• [What to produce]: Provide a single number: the count of lines containing the string "joints".

• [Extracted data]:

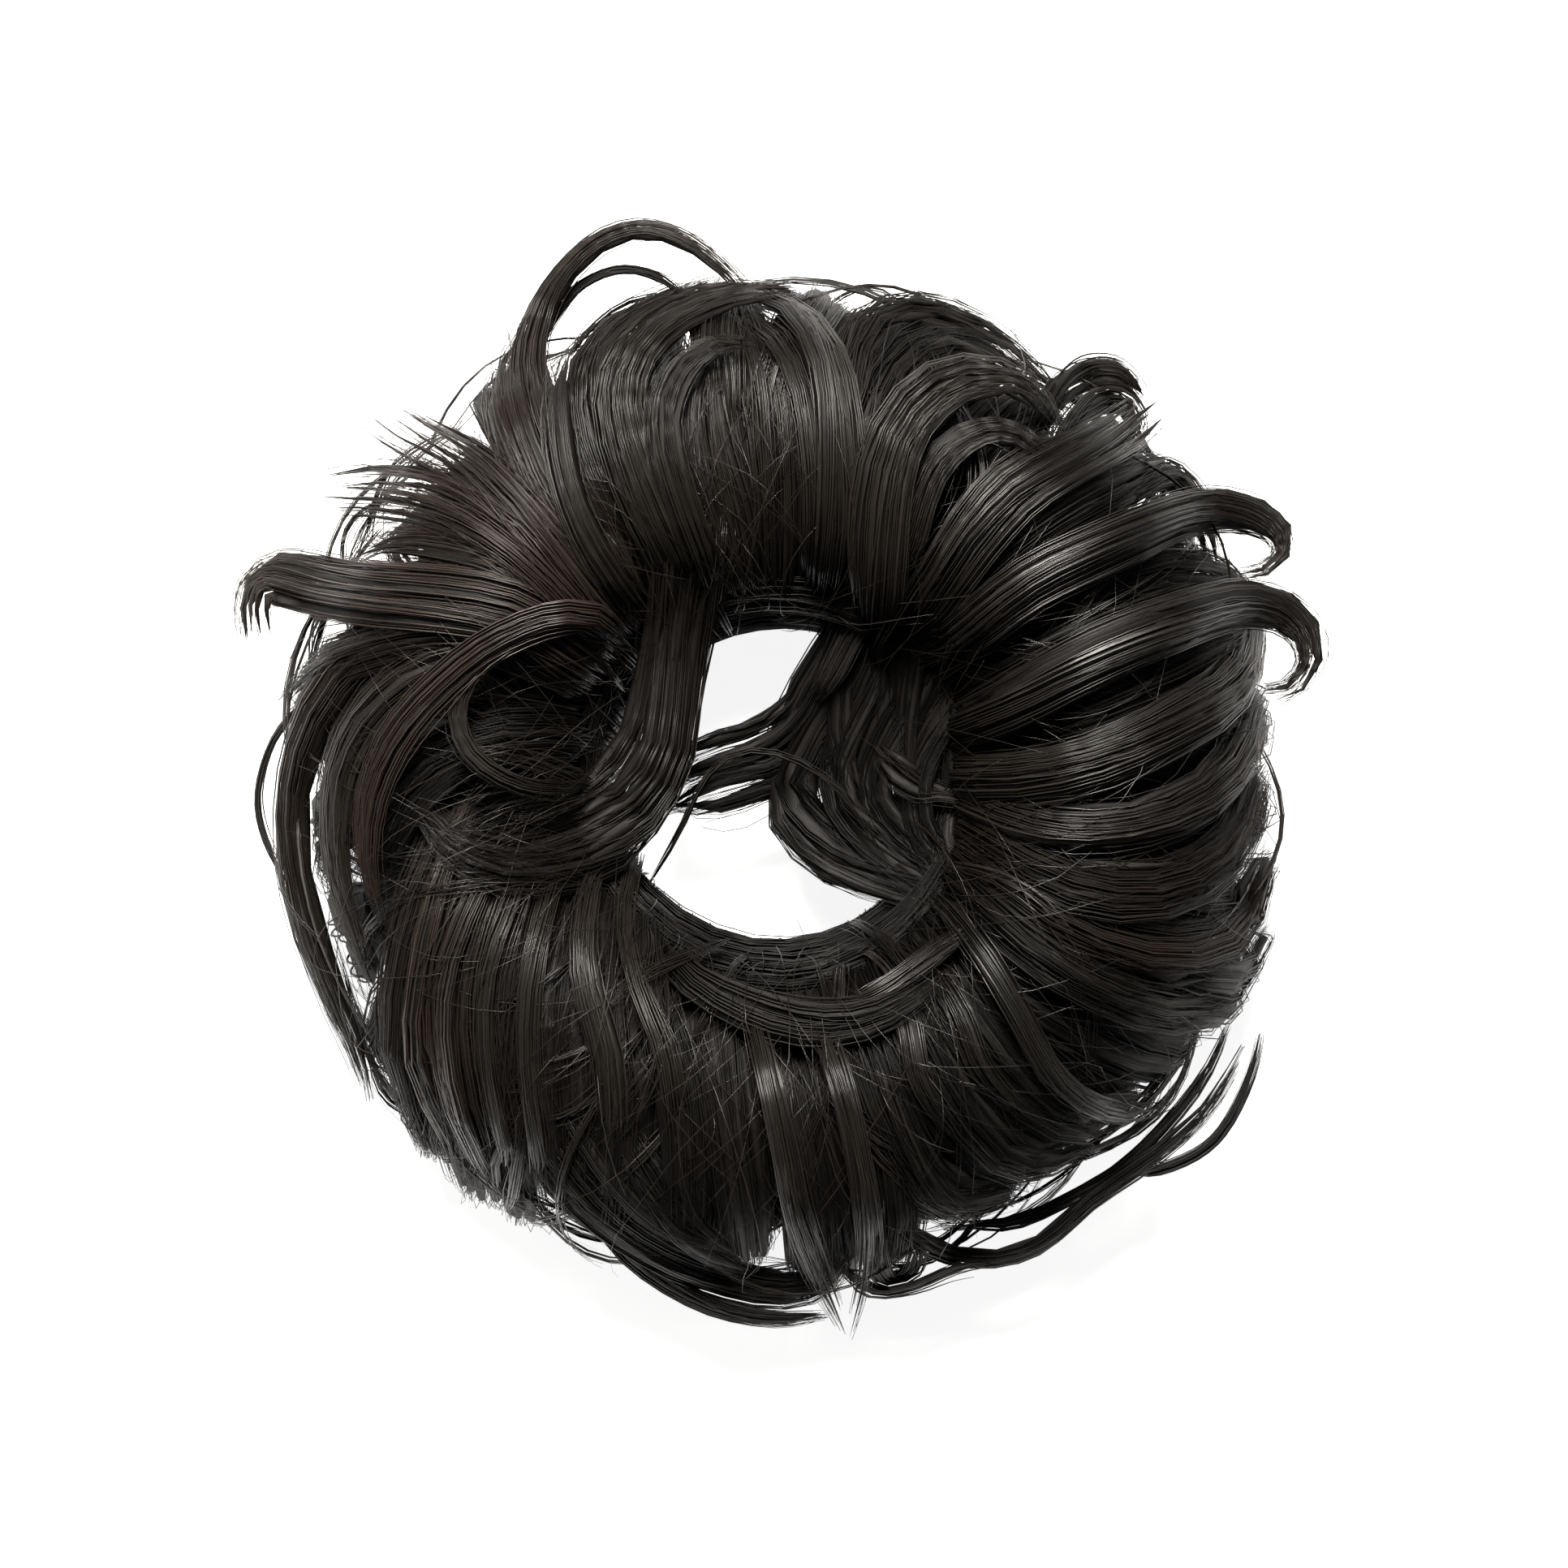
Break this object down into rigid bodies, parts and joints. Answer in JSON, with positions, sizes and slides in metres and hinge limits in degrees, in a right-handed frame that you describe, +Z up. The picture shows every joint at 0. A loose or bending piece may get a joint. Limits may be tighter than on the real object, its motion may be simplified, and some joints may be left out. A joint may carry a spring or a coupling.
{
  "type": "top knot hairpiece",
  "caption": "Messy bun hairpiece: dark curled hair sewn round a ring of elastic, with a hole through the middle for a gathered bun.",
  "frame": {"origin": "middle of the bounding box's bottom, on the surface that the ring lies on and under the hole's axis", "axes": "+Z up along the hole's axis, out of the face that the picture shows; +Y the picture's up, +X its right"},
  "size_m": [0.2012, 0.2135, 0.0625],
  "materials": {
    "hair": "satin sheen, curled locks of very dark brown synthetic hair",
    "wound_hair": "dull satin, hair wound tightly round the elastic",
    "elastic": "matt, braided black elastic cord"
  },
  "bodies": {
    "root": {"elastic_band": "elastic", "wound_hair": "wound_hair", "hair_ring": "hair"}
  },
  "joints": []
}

...

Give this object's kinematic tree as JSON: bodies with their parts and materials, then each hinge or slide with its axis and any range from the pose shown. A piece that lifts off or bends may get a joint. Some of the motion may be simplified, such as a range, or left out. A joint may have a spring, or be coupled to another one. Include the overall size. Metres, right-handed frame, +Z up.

• [Solution]: 2